As is covered in more detail as part of sustainable market economy, C21 is of the opinion that our best chance for addressing the climate and biodiversity crisis in particular, is not with an entirely new system, but by a better version of the current, market-based system. We highlight that the longer the inaction by established stakeholders, the more forcefully new actors will voice their demands. The less tangible progress is achieved within the current ‘system’, the more outspoken will be the demands for fundamental 'system change’ (Source).

While youth has indeed become a strong advocate for more ambitious action and has thereby already made a very significant sustainability contribution, the movement has not yet been effective in inducing real change by way of concrete policy action.

One fraction of its representatives withholds any specific policy recommendation, arguing that it is the role and duty of current decision makers to specifically bring forward the needed change. Another fraction convenes large numbers of stakeholders and draws up ‘masterplans’ with details on literally hundreds of different suggested policy measures, but hardly any strategy on actually getting these implemented.

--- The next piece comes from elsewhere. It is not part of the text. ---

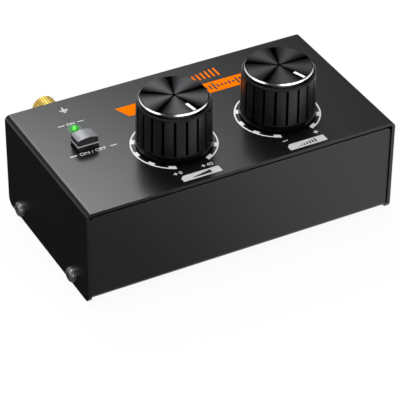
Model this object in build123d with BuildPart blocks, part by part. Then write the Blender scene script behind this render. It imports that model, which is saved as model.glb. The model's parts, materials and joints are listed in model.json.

In C21’s view, both approaches are sub-optimal. Youth is able and entitled to have an opinion on specific policies that affect their future. Not all policy instruments are created equal, and any fast-track political strategy must involve careful prioritisation and the staging of measures. 

In our view, advocacy efforts that grow youth participation in voting and the political decision-making process in general, are also an important lever for change. And we believe that a growing sense of urgency, coupled with today’s technological possibilities, will significantly help to about the level of change we need.

C21 specifically involves youth in several of its initiatives, including the Hack4Climate innovation program.